A long time ago, a suburb or two away, a group of teenaged boys – confined to the monotony of maroon-tie-blue-shirt Catholic high school education in middleclass suburbia – found itself voicing its frustrations through music. It starts off as a group of close friends generally dissatisfied with the prevailing order and pretty soon our whole year group has reached the consensus that we’re a group Satanists who sacrifice goats on the weekends. Oh, the irony, given our hard-boiled secularism and the fact that we were all pretty concerned with animal rights.

So, on the weekends – around the time we were supposed to be sacrificing goats (/babies/virgins) – four lads (Patty, Brendan, Aaron and Dave, at least one of whom is me) began jamming in Brendan’s rental house garage, wherein you froze if you stood still for longer than ten seconds at a time.
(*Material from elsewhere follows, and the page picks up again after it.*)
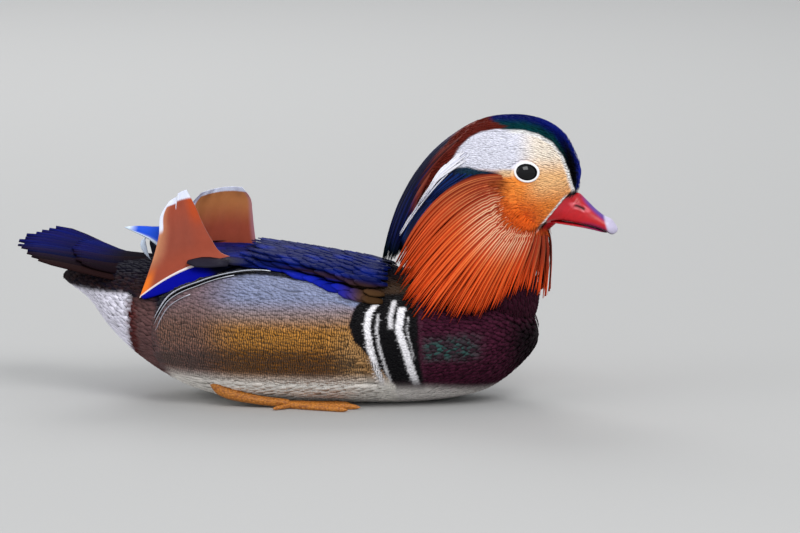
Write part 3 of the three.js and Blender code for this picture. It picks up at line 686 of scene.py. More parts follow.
# Light bars on the patch: front edge, width, lowest, highest, strength
BARS = (
    ([(14, 45), (33.7, 39.5), (40.7, 38), (49.3, 36.6), (56.8, 37.6), (64, 43)], 3.6, 10, 63, 1.0),
    ([(14, 49), (33.8, 43.6), (46, 41), (57, 41.5)], 1.5, 10, 56, 0.7),
    ([(46, 49.5), (54, 48.8), (63, 50.5)], 2.6, 48, 62.5, 0.8),
    ([(14, 64), (34.6, 58.6), (47.4, 54.4), (59, 55.6)], 4.0, 10, 59, 1.0),
    ([(14, 66), (34.6, 60.6), (47.4, 57.4), (55, 58)], 0.8, 30, 54, 0.6),
)


def body_tone(p):
    """Breast, the barred patch at its side, flank, back, rump and under the tail, and how finely each is waved."""
    x, z = p[..., 0], p[..., 2]
    up = lean(p) - flank_edge(x)
    streak = 0.5 + 0.5 * np.sin(x * 2.3 + 2.0 * np.sin(z * 0.55) + 1.3 * np.sin(p[..., 1] * 0.8))
    scallop = smooth(46, 36, z - 0.05 * (x - 60)) * smooth(26, 33, z) * smooth(63, 70, x) * smooth(104, 86, x)
    breast = blend(
        "331021",
        "57243a", 0.6 * streak,
        "150a10", smooth(106, 122, x) * smooth(56, 40, z),
        "246059", scallop * (0.15 + 0.6 * smooth(0.5, 0.95, streak)),
        "eee8e4", smooth(17, 9, z + 0.1 * (x - 60)),
    )
    side = blend(
        "c98a3c",
        "a58a80", smooth(46, 56, z),
        "8b93b4", smooth(53, 66, z) + smooth(-14, -2, up) * 0.7,
        "7c4a1e", smooth(44, 30, z) * 0.75,
        "80605c", smooth(-34, -66, x) * 0.85,
        "c9a678", smooth(8, 30, x) * smooth(56, 40, z) * 0.45,
        "f0ebe4", smooth(24, 13, z),
    )
    back = blend("0b0d20", "3c2a1c", smooth(8, 34, x) * smooth(76, 68, z))
    rump = blend(
        "0e0c1c",
        "38221e", streak * smooth(76, 70, z) * 0.7,
        "6e4f4e", smooth(64, 56, z) * 0.85,
        "4d1a18", smooth(-99, -100, x) * smooth(62, 58, z),
        "e9e6f4", smooth(-103.5, -104.5, x) * smooth(65, 62, z),
    )
    over_edge = smooth(-1, 1, up) * (x > -100)
    ahead = smooth(-0.6, 0.6, x - line(PATCH_REAR, z))
    rear = smooth(-84, -88, x + 0.12 * (z - 50))
    white = np.zeros(x.shape)
    for front, width, low, high, strength in BARS:
        inside = smooth(0.35, -0.35, np.abs(x - line(front, z) + width / 2) - width / 2)
        white = np.maximum(white, strength * inside * smooth(low - 1, low + 1, z) * smooth(high + 0.6, high - 0.6, z))
    colour = blend(
        side,
        back, over_edge * smooth(70, 58, x),
        breast, ahead * (1 - over_edge * smooth(64, 56, x)),
        "08070a", ahead * smooth(0.6, -0.6, x - line(PATCH_FRONT, z)) * smooth(67, 64.5, z) * smooth(8, 19, z),
        "f4f2f6", white * smooth(12, 20, z),
        rump, rear,
    )
    waves = smooth(66, 44, z) * (1 - over_edge) * (1 - ahead) * (1 - 0.7 * rear) * smooth(14, 26, z)
    waved_by = 0.12 * (1 - ahead) * (1 - over_edge) + 0.75 * waves
    return np.concatenate([colour, waved_by[..., None]], -1)


def neck_tone(p):
    x, z = p[..., 0], p[..., 2]
    return blend(
        "3a1424",
        "6a1c0c", smooth(80, 92, z),
        "0b1030", smooth(84, 74, x) * smooth(80, 88, z),
    )


# Rows of feathers over a form
def tiles(form, first, last, step, width, jitter=0.25, arc=(0, 2 * np.pi)):
    """Places and angles in staggered rows, evenly spaced round each section."""
    places, angles = [], []
    for i, place in enumerate(np.arange(first, last, step)):
        fine = np.linspace(*arc, RING_POINTS)
        ring = form.point(np.full(RING_POINTS, place), fine)
        length = np.concatenate([[0], np.cumsum(np.linalg.norm(np.diff(ring, axis=0), axis=1))])
        count = max(3, int(length[-1] / width))
        at = (np.arange(count) + 0.5 * (i % 2) + vary(count, jitter)) / count * length[-1]
        angles.append(np.interp(at % length[-1], length, fine))
        places.append(np.full(count, place) + vary(count, jitter * step))
    return np.concatenate(places), np.concatenate(angles)


def over(form, place, angle, length, steps, lift, slant):
    """Middle lines of feathers that lie back along a form from their roots, and the outward directions."""
    step = np.broadcast_to(length, place.shape) / (steps - 1)
    P, N = [], []
    for k in range(steps):
        p, n, by_place, by_angle = form.frame(place, angle)
        P.append(p + n * lift(k / (steps - 1)))
        N.append(n)
        place = place - step * np.cos(slant) / np.maximum(np.linalg.norm(by_place, axis=-1), 0.7)
        angle = angle + step * np.sin(slant) / np.maximum(np.linalg.norm(by_angle, axis=-1), 1.0)
    return np.stack(P, 1), np.stack(N, 1)


def unrolled(form, place, angle):
    """Places on a form as shares of its length and of the way round."""
    return np.stack([(place - form.start) / (form.end - form.start), (angle % (2 * np.pi)) / (2 * np.pi)], -1)


def rounded(t, full=0.62):
    """Half width of a rounded feather along its length, as a share of the widest."""
    end = np.clip((t - full) / (1.02 - full), 0, 1)
    return np.clip(0.55 + 1.1 * t, 0, 1) * np.sqrt(np.clip(1 - end**2, 0.02, 1))


def pointed(t):
    """The same for a pointed feather."""
    return np.clip(0.5 + 1.3 * t, 0, 1) * np.clip(1.6 * (1.03 - t), 0, 1)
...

Aaron, at the time our vocalist, spent less time singing than he did head banging with dangerous paraphernalia like hedge clippers, sledge hammers and pruning saws. Eventually, we were forced to part ways with Aaron, but, funnily enough, it had nothing to do with this practice.

These days, the three of us remaining just spend our time making vaguely-aurally-pleasing noises in the vain hope someone might be listening.

If you’re a stranger to our antics, come to one of our shows and have a beer with us. Say hi! We’re friendlier than we look.